When Yeshua was with the disciples, He was the lightning rod for persecution. But after He returned to the Father, they would catch the brunt of the opposition. So the Lord speaks these prophetic words so that they and we will be forewarned and thus forearmed. It is not be easy to be a faithful witness to Christ in this hostile world.
Why does God allow Christians to suffer? What is its purpose in our lives? I'm sure we could find several reasons why God has his people suffer, but I think the foremost reason is found in:
For we do not want you to be unaware, brothers, of the affliction we experienced in Asia. For we were so utterly burdened beyond our strength that we despaired of life itself. Indeed, we felt that we had received the sentence of death. But that was to make us rely not on ourselves but on God who raises the dead. 2 Corinthians 1:8-9 ESV
"But that was to make us rely not on ourselves"-is a hina purpose clause. It is during the times of suffering and persecution that we learn to trust in God.
What can we do for our brothers and sisters in Christ around the world who are suffering and dying for their faith?

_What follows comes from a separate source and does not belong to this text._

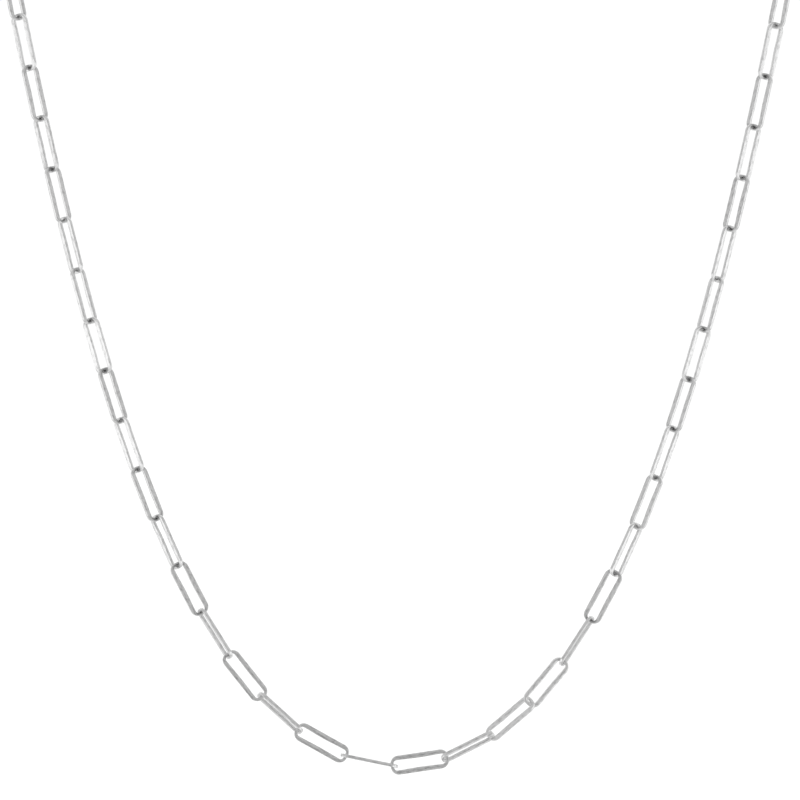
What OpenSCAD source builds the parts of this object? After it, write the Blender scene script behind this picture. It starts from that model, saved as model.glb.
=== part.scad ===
// Paperclip chain necklace: long flat-sided links, hanging as it is worn, with a plain ring clasp at the nape.
// X runs across the neck, -Y towards the viewer and +Z up. The origin is the middle of the clasp, at the nape.
// Links are numbered along the chain from left to right. Link 1 is the first of the front, and the run round the
// left of the neck has the numbers below it, the run round the right those above the last link of the front.

/* [Link] */
// Outer length of a link
link_l = 9.38; // [9.2:0.01:9.5]
// Outer width of a link
link_w = 3.06; // [3:0.02:3.2]
// Width of the wire along a link's long sides, where it is pressed flat
side_w = 0.72; // [0.5:0.02:0.74]
// Width of the wire round a link's two ends
end_w = 0.44; // [0.38:0.02:0.46]
// Thickness of a link
thick = 0.54; // [0.44:0.02:0.56]
// Radius of a link's outer corners
corner_r = 1.3; // [1.1:0.05:1.45]
// Radius of a link's inner corners
inner_r = 0.45; // [0.4:0.05:0.5]
// Least air between two links that hang in each other
play = 0.13; // [0.13:0.01:0.2]
// Air added where two links bend against each other, as a share of half the thickness
bend_room = 1.5; // [1.4:0.1:2]
// Air added where two links are turned by other than a right angle, as a share of half the thickness
turn_room = 0.7; // [0.7:0.1:1.5]

/* [Front] */
// Links that hang in front, from shoulder to shoulder
front_links = 36; // [34:1:38]
// Lowest point of the front, as a place in the count of links
low_place = 18.58; // [18:0.01:19.2]
// Links over which the curve rises from level to 45 degrees
bow = 2.83; // [2.6:0.01:3.1]
// Share of the slope that the two strands lose by the top, because they lie on a chest
lean = 0.2; // [0:0.01:0.25]
// Count of links from the lowest point over which that share is lost
lean_over = 17; // [15:1:19]

/* [Neck] */
// Links in each run round the back of the neck
side_links = 15; // [14:1:16]
// How soon the left run levels out, as a power
rise_left = 2.46; // [2:0.01:3]
// How soon the left run turns to the back, as a power
turn_left = 0.5068; // [0.45:0.0001:0.6]
// How soon the right run levels out, as a power
rise_right = 2.35; // [2:0.01:3]
// How soon the right run turns to the back, as a power
turn_right = 0.521; // [0.45:0.0001:0.6]

/* [Clasp] */
// Radius of the clasp's ring, to the middle of its tube
ring_r = 2.3; // [2:0.1:2.5]
// Thickness of the ring's tube
ring_tube = 1.2; // [1:0.05:1.3]
// Radius of the eyelet fused to the ring, to the middle of its tube
eyelet_r = 1.15; // [1.1:0.05:1.3]
// Thickness of the eyelet's tube
eyelet_tube = 0.7; // [0.6:0.05:0.8]
// How deep the eyelet's middle line lies inside the ring's tube
eyelet_sink = 0.1; // [0.05:0.05:0.3]

/* [Hidden] */
$fn = 48;
silver = [0.80, 0.80, 0.81];

// Roll of the chain about its own line: [link, degrees turned from facing the viewer]. Between rows it turns evenly.
// The links of the front lie flatter than square to each other, so their rows step to and fro.
twist = [
    [-14, 0], [0, -42],
    [1, -50], [2, -32], [3, -50], [4, -36], [5, -48], [6, -43], [7, -40], [8, -29], [9, -47], [10, -40],
    [11, -53], [12, -47], [13, -69], [14, -66], [15, -85], [16, -67], [17, -84], [18, -84], [19, -89], [20, -61],
    [21, -46], [22, -14], [23, 19], [24, 21], [25, 43], [26, 36], [27, 49], [28, 42], [29, 61], [30, 49],
    [31, 47], [32, 42], [33, 53], [34, 40], [35, 58], [36, 40],
    [37, 48], [51, 90]
];

first = 1 - side_links;
last = front_links + side_links;

// Rise of a front link in degrees: a hanging chain's curve, eased where it lies on the chest
function front_rise(n) =
    let (m = n - low_place)
    atan(m / bow * (1 - lean * pow(m / lean_over, 2)));

// Direction of link n, in the order of the count
function round_neck(start, share, rise, turn) =
    let (el = start * pow(1 - share, rise), az = 180 * pow(share, turn))
    [cos(el) * cos(az), cos(el) * sin(az), sin(el)];
function neck_share(steps) = steps / (side_links + 0.5);
function heading(n) =
    n > front_links ? round_neck(front_rise(front_links), neck_share(n - front_links), rise_right, turn_right)
    : n < 1 ? let (back = round_neck(-front_rise(1), neck_share(1 - n), rise_left, turn_left))
        [back.x, -back.y, -back.z]
    : [cos(front_rise(n)), 0, sin(front_rise(n))];

// Distance from a link's inner end to the joint with the next one. It grows where two links bend against each other
// and where they are turned by other than a right angle.
function bend(n) = acos(min(1, heading(n) * heading(n + 1)));
function skew(n) = abs(lookup(n + 1, twist) - lookup(n, twist));
function opening(n) =
    n < first || n >= last ? play
    : (play + thick / 2 * (bend_room * sin(bend(n)) + turn_room * sin(skew(n)))) / (1 + cos(bend(n)));
function reach(n) = link_l - 2 * end_w - opening(n - 1) - opening(n);

// Joints from the left end of the chain to the right, before the chain is moved to its place
joints = [for (n = first, p = [0, 0, 0]; n <= last + 1; p = n > last ? p : p + reach(n) * heading(n), n = n + 1) p];
nape = (joints[0] + joints[len(joints) - 1]) / 2;
function joint(n) = joints[n - first] - nape;

// The side of the chain that faces the viewer in front, carried along round the neck
function square_to(v, d) = let (w = v - (v * d) * d) w / norm(w);
viewer = [0, -1, 0];
sides_left = [for (n = 1, v = viewer; n >= first; n = n - 1, v = square_to(v, heading(n))) v];
sides_right = [for (n = front_links, v = viewer; n <= last; n = n + 1, v = square_to(v, heading(n))) v];
function side(n) =
    n < 1 ? sides_left[1 - n]
    : n > front_links ? sides_right[n - front_links]
    : viewer;

module rounded_plate(l, w, r) {
    square([l, w - 2 * r], center = true);
    square([l - 2 * r, w], center = true);
    for (x = [-1, 1], y = [-1, 1])
        translate([x * (l / 2 - r), y * (w / 2 - r)]) circle(r);
}

// A link lying flat, its length along X
module link() {
    translate([0, 0, -thick / 2])
        linear_extrude(thick)
            difference() {
                rounded_plate(link_l, link_w, corner_r);
                rounded_plate(link_l - 2 * end_w, link_w - 2 * side_w, inner_r);
            }
}

// Link n in its place: every second one is turned a quarter of a turn
module place_link(n) {
    along = heading(n);
    face = side(n);
    inward = cross(face, along);
    roll = lookup(n, twist) + (n % 2 == 0 ? 0 : 90);
    flat = cos(roll) * face + sin(roll) * inward;
    edge = cos(roll) * inward - sin(roll) * face;
    middle = (joint(n) + joint(n + 1)) / 2;
    multmatrix([
        [along.x, edge.x, flat.x, middle.x],
        [along.y, edge.y, flat.y, middle.y],
        [along.z, edge.z, flat.z, middle.z]
    ]) link();
}

module front_chain() {
    color(silver)
        for (n = [1 : front_links]) place_link(n);
}

module back_chain() {
    color(silver) {
        for (n = [first : 0]) place_link(n);
        for (n = [front_links + 1 : last]) place_link(n);
    }
}

// One piece without a joint: the ring takes the chain's left end and the eyelet its right end
module clasp() {
    eyelet_step = ring_r + ring_tube / 2 - eyelet_sink + eyelet_r;
    ring_end = ring_r - ring_tube / 2;
    eyelet_end = eyelet_step + eyelet_r - eyelet_tube / 2;
    color(silver)
        translate([(ring_end - eyelet_end) / 2, 0, 0])
            rotate([90, 0, 0]) {
                rotate_extrude() translate([ring_r, 0]) circle(d = ring_tube);
                translate([eyelet_step, 0, 0])
                    rotate_extrude() translate([eyelet_r, 0]) circle(d = eyelet_tube);
            }
}

front_chain();
back_chain();
clasp();
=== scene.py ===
import math
import random

import bmesh
import bpy
import numpy
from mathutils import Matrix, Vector


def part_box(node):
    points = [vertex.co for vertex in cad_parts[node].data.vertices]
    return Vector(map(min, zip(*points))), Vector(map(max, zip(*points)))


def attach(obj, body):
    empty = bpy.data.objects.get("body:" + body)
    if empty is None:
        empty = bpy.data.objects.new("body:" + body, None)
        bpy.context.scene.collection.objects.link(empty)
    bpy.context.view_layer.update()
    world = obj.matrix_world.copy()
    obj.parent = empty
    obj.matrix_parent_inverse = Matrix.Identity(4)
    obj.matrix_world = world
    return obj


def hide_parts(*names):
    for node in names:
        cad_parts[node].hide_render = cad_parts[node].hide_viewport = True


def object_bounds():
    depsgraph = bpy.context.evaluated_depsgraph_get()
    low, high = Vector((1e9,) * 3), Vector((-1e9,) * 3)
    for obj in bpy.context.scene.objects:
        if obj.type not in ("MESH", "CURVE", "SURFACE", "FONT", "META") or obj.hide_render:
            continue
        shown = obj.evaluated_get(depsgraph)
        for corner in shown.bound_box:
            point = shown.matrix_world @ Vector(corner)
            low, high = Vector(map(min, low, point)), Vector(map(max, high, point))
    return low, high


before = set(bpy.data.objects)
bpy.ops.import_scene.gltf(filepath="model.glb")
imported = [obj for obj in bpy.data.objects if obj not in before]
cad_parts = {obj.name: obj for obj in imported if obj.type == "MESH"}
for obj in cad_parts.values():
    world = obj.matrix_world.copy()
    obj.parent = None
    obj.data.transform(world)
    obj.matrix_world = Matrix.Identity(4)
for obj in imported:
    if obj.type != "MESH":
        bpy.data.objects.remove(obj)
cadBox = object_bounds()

# A silver paperclip chain as it hangs when worn, in front of white. Names that end in Mm hold millimetres,
# and those that end in M hold metres.
mm = 0.001
chance = random.Random(7)


def linearFromHex(code):
    # sRGB hex to the linear values that the shader wants
    parts = [int(code[i:i + 2], 16) / 255 for i in (1, 3, 5)]
    return [p / 12.92 if p <= 0.04045 else ((p + 0.055) / 1.055) ** 2.4 for p in parts] + [1.0]


def addNode(tree, kind, settings=None, links=None):
    # Sockets go by name, or by number where several share one. A mix of numbers has its share at 0, its two
    # values at 2 and 3 and its result at 0; a mix of colours has them at 0, at 6 and 7, and at 2.
    node = tree.nodes.new(kind)
    for name, value in (settings or {}).items():
        if isinstance(name, int) or name in node.inputs:
            node.inputs[name].default_value = value
        else:
            setattr(node, name, value)
    for name, source in (links or {}).items():
        tree.links.new(source, node.inputs[name])
    return node


# Sterling silver wire, bent, soldered, pressed flat along its sides and tumbled bright. The eye gets a soft
# mirror with faint streaks along the wire, and darker joints: painted shade plus a film that no cloth
# reaches.
drawnSilver = {
    "colour": "#f5f5f5",
    "shadeAndFilmColour": "#929292",
    "roughness": (0.125, 0.195),  # of the smoothest spots and of the roughest
    "filmRoughness": 0.2,         # what a full film adds to it
    "streakMm": 0.32,             # real streaks are 0.02 mm wide, too fine to show, so these are coarser
    "streakLength": 3.0,          # as a count of their width
    "streakRange": (0.45, 0.7),   # values of the noise from no streak to the darkest
    "streakHeightMm": 0.006,
    "streakShare": 0.52,          # how much film the darkest streaks carry
    "unevenMm": 0.9,              # length of the dents that pressing and tumbling leave
    "unevenRange": (0.3, 0.7),    # values of the noise from the smoothest spots to the roughest
    "unevenHeightMm": 0.014,
    "toneShare": 0.08,            # how much more or less film than usual a link may carry
}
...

He delivered us from such a deadly peril, and he will deliver us. On him we have set our hope that he will deliver us again. You also must help us by prayer, so that many will give thanks on our behalf for the blessing granted us through the prayers of many. 2 Corinthians 1:10-11 ESV
We can pray for them. If that seems trite to you, then you do not understand the nature of prayer or the power of God.